Continuing, the court said at 40 S.E.2d 1. c. 686: “The right of a municipal corporation to impose a tax of this kind upon a corporation or business conducted within the city limits, although a portion of the business is carried on or the transaction is factually completed outside such municipality, is generally recognized . . .”

City of Hammond v. Orkin Exterminating Co. (La.App.), 248 So.2d 25, involved an occupational license tax on gross receipts. The city contended that Orkin should pay the tax based on gross receipts from the five parishes served by the Hammond office but which were outside the city of Hammond. Orkin did business by written contract which was usually entered into at the residence of the customer and signed by the salesman. The contract was approved in either Hammond or Atlanta, Georgia, processed through the Hammond office, and the completed contracts were billed either from Hammond or Atlanta. Orkin contended that since the service was performed outside Hammond and the contracts were made outside Hammond, the city had no authority to tax them. The court rejected this argument and held that the tax was valid and included the gross receipts from sales made in the five parishes.

The other issue presented for review is whether or not the doctrine of collateral estoppel applies in the case at bar. We agree with the trial court that the defense of collateral estoppel was not proved, nor are we able to conclude what specific fact issues were decided in the 1961 litigation between the same parties regarding this same tax for the years 1957 through 1961.

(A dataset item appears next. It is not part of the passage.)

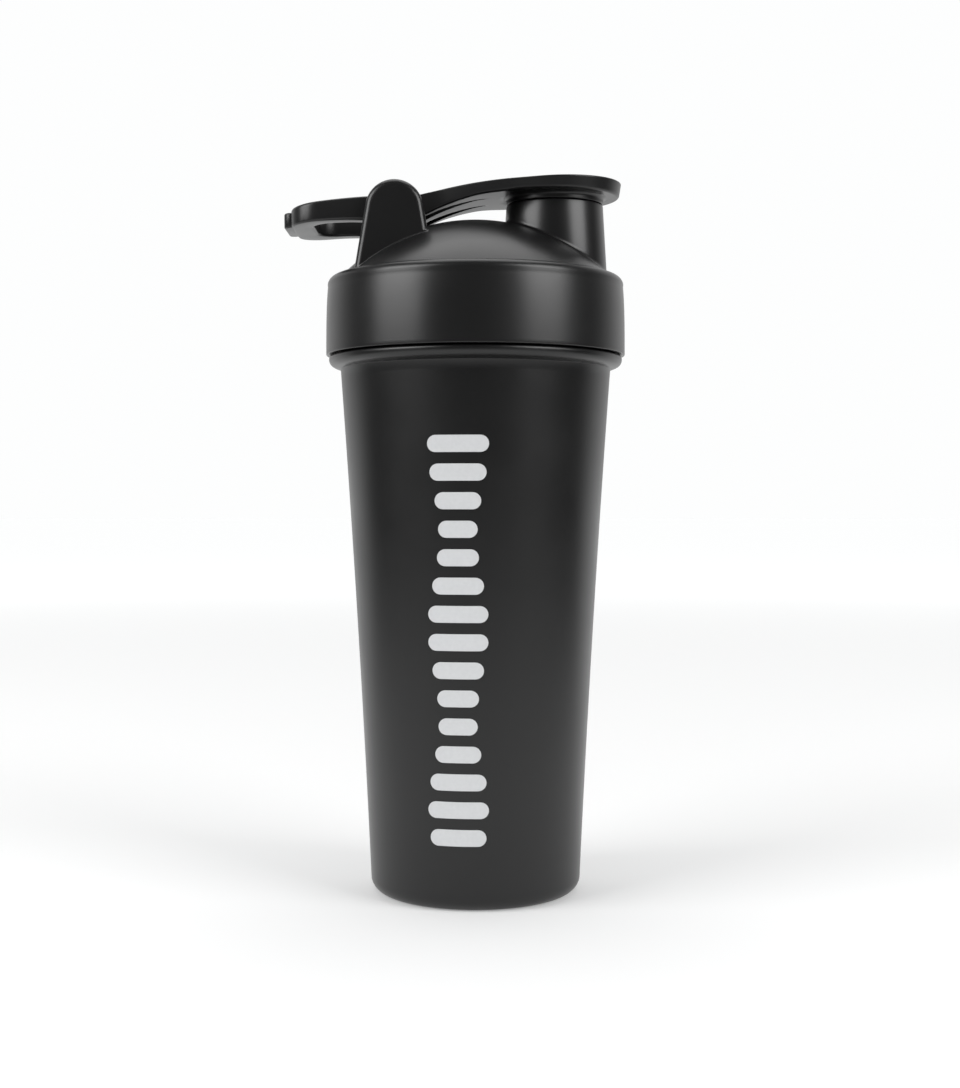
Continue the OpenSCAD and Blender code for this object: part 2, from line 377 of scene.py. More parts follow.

The basic rule of collateral estoppel is stated in Abeles v. Wurdack (Mo.Sup.), 285 S.W.2d 544, 546: “. . . A judgment between the same parties on a different cause of action is binding as to the facts actually decided, and necessarily determined in rendering the judgment, under what is called estoppel by verdict . . .” See also Reis v. La Presto (Mo.Sup.), 324 S.W.2d 648, 653; Smith v. Preis (Mo.Sup.), 396 S.W.2d 636, 640. As already noted, in the 1961 suit the trial court did not make any specific findings of fact or conclusions of law, but merely found, generally, for defendant.

In the 1961 suit defendant pleaded payment, statute of limitations, and invalidity and non-coverage of the ordinances. The evidence from the city was that the ordinances were in effect, an audit was made, deficiencies found, and the city asked for judgment. The city put on no evidence as to the method of operation of defendant. Defendant had one witness, the operating manager of the district, who testified as to the district boundaries and some of the details of defendant’s method of operation. On this record, the court entered judgment for defendant without saying why. From this general judgment it is impossible to say that any fact issue was resolved against the city which necessarily requires a judgment against the city in the present case. The court could have decided the ordinance did not apply or that the city failed to carry its burden of proof to show a sufficient nexus between the outside sales of the Kansas City district office. There is nothing necessarily inconsistent between the 1961 judgment and the facts found in the present case.

The judgment of the trial court is reversed with directions to the trial court to enter judgment for plaintiff in the amount of $10,051.08 as of the date of the original judgment in this cause.

Judgment reversed with directions.

All of the Judges concur. 
      
      . Sec. 92.040, Y.A.M.S., pertains to cities with over 300,000 inhabitants and reads in pertinent part: “ . . . All such cities, for city and local purposes, are hereby authorized to license, tax and regulate the occupation of merchants and manufacturers, and may graduate the amount of annual license imposed upon a merchant or manufacturer in proportion to the sales made by such merchant or manufacturer during the year next preceding any fixed date.”
     
      
      . Art. I, See. 1 of the Charter of Kansas City states: “Subject only to the necessary extent of the limitations imposed by the Constitution and laws of the United States and the State of Missouri, it shall have power: . . . (57) (Trades, businesses, professions, callings.) To license, tax and regulate any and every person, firm, associate or corporation in anywise engaged in the occupation, business, trade, pursuit, profession, calling, employment, vocation, avocation, or practice of . merchant . . . ”
     
      
      . Sec. 30.260, Rev.Ord.Kansas City, reads: “Every corporation, company engaged in any business, occupation, pursuit ... in this article and chapter specified shall procure and pay for a license therefor from the city . . . ”
     
      
      . Sec. 30.1740, Rev.Ord.Kansas City, reads : “Merchant — wholesale or retail.— One dollar per $1,000 of annual gross receipts . . . ”
      “Gross receipts” is defined by Sec. 30.-2850, Rev.Ord.Kansas City, to mean “ . . . twelve times the average monthly gross receipts for the time during which any business in question shall have been conducted . . . ”
      In Laclede Gas Co. v. City of St. Louis (banc), 363 Mo. 842, 253 S.W.2d 832, 835, where the ordinance called for a license of 5% “of the gross receipts from such business”, we said, “ . . .In its usual and ordinary meaning ‘gross receipts’ of a business is the whole and entire amount of the receipts without deduction ...”
     
      
      . The trial court made the following conclusion of law as to the 1961 litigation: “The doctrine of collateral estoppel is relevant, is applicable, but was not proved. An identity exists of the parties, general subject matter and transactions. From a consideration of the transcript of the testimony of the witnesses in Cause No. 640,501, filed in 1961, (Defendant’s Exhibit 21), and of the pleadings, it is not discernible whether the evidence was responsive to the pleadings, and therefore, we cannot say which facts were conclusively adjudicated . . . ”
     
      
      . We are not dealing with res judicata because : “ . . . The tax for each year is a separate and distinct transaction and each action for collection is a different cause of action from those of prior years . . . . ” In re Breuer’s Income Tax, 354 Mo. 578, 581, 190 S.W.2d 248, 250.